Когда я их выбрасывал, конечно, я не бросил их в ведро для мусора, а скорбно нес их к контейнеру, стыдливо завернутые в газету, у меня было чувство, что я хороню друга. Нет, правда, я чуть не плакал, двадцатилетний мужчина, отслуживший срочную.
С того момента получения в руки пластикового пакета с надписью «TEXAS JEANS indigo denim. Made in W-Germany» у меня было много различных переживаний шокового характера, всякого такого, что впервые.

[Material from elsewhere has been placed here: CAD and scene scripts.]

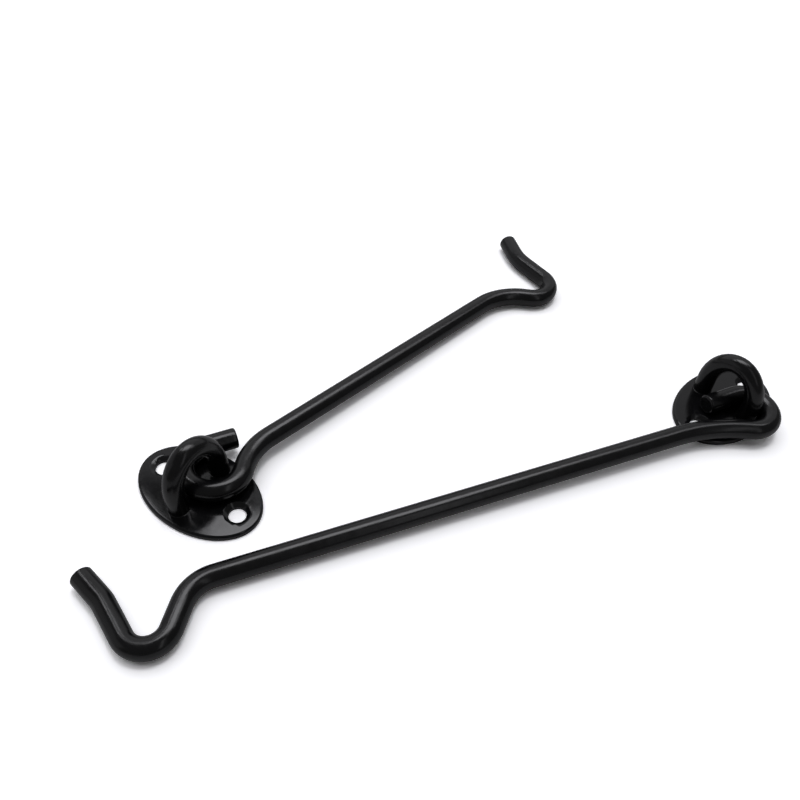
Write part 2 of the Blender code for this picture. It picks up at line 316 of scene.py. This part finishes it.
def follow(moves, start, heading):
    """Follow moves of length or of angle and radius; return points, headings and bends."""
    point = Vector(start)
    path = [(point.copy(), heading, 0.0)]
    for length, angle, radius in moves:
        if angle == 0.0:
            steps = max(1, math.ceil(length / STRAIGHT_STEP))
            for step in range(steps):
                point += length / steps * Vector((math.cos(heading), math.sin(heading)))
                path.append((point.copy(), heading, 0.0))
            continue
        turn = math.copysign(1.0, angle)
        centre = point + turn * radius * Vector((-math.sin(heading), math.cos(heading)))
        steps = math.ceil(abs(math.degrees(angle)) / BEND_STEP)
        for step in range(1, steps + 1):
            ahead = heading + angle * step / steps
            point = centre + turn * radius * Vector((math.sin(ahead), -math.cos(ahead)))
            path.append((point.copy(), ahead, turn / radius))
        heading += angle
    return path


def rod_path(latch):
    """Centreline of a rod from the cut end of its tail to the cut end of its tip."""
    radius, drop = latch["eye_radius"], latch["eye_drop"]
    neck_radius = latch["neck_radius"]
    tail_turn = math.radians(latch["tail_turn"])
    neck_angle = math.acos((neck_radius + drop) / (neck_radius + radius))
    shank = latch["reach"] - (neck_radius + radius) * math.sin(neck_angle)
    start = Vector(latch["eye_play"])
    start += radius * Vector((math.sin(tail_turn), -math.cos(tail_turn)))
    start += latch["tail_length"] * Vector((math.cos(tail_turn), math.sin(tail_turn)))
    elbow, crook, tip = latch["elbow"], latch["crook"], latch["tip"]
    moves = [
        (latch["tail_length"], 0.0, 0.0),
        (0.0, -(math.pi + neck_angle + tail_turn), radius),
        (0.0, neck_angle, neck_radius),
        (shank, 0.0, 0.0),
        (0.0, math.radians(elbow[0]), elbow[1]),
        (latch["heel_length"], 0.0, 0.0),
        (0.0, -math.radians(crook[0]), crook[1]),
        (latch["finger_length"], 0.0, 0.0),
        (0.0, math.radians(tip[0]), tip[1]),
        (latch["tip_length"], 0.0, 0.0),
    ]
    return follow(moves, start, math.pi + tail_turn)


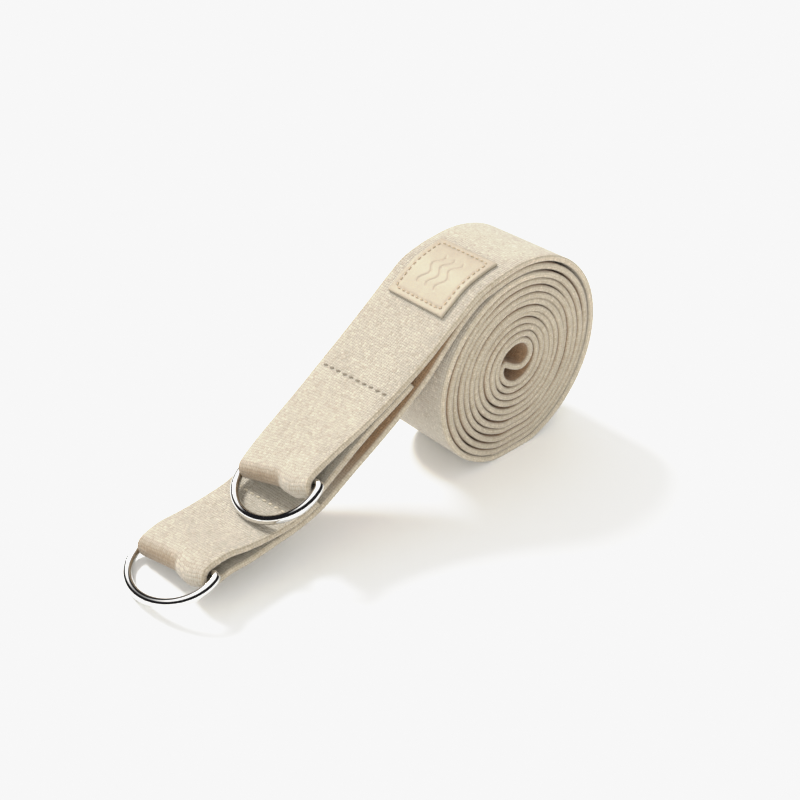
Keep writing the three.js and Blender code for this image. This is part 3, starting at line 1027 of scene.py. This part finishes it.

Я начал курить, потом попробовал пить портвейн, потом потерял невинность, потом начал играть джаз, потом попал на беседу в гэбуху, поступил в институт… Много было всякого. Но самым, пожалуй, сильным переживанием до попадания в Совармию было завладение вот этим, ничего, в сущности, особенного не представляющим, предметом одежды.
Я до сих пор комфортней всего чувствую себя в джинсах. Конечно, уже не в любых. А в джинсах из джинсов, в их апофеозе, Levi's 501. Я до сих пор считаю эту одежду чрезвычайно красивой. И у них до сих пор очень волнующий запах.
И я до сих пор не восхищаюсь общественным строем, при котором вырос, не разделявшим со мной моей совершенно безопасной для него радости.
Первая наша съемная квартира возникла благодаря моей покойной бабуле и располагалась на улице Серова в частном секторе, если вы понимаете, о чем я. Она представляла собой когдатошнюю времянку, ставшую со временем сараюшкой, с сенями, претендующими называться кухней, и комнатой, в которой свободно помещались двуспальная ржавая кровать и вешалка-стойка. Окном комната глядела в хозяйскую стену, а на кухне окон не водилось. Пол на кухне был земляной, отопительная труба, ведущая свой извилистый путь к очень небольшой батарее в комнате, незатейливо выходила из стены хозяйского дома и так же незатейливо входила в стену нашей избушки, примерно метр с половиной свободно болтаясь в ветвях стоящей у нее на дороге яблони.
Сказать, что там был собачий холод, было б некоторой вольностью и преуменьшением. Холод там был космический. Подозреваю, что это отопительная труба недостаточно старалась донести до нас тепло, приходящееся на нашу долю, пытаясь хоть немного согреть саму себя. Грешно было б ее в этом винить, изоляции на ней никакой не водилось, и, вздумай она греть нас, у нее все равно ничего б не вышло.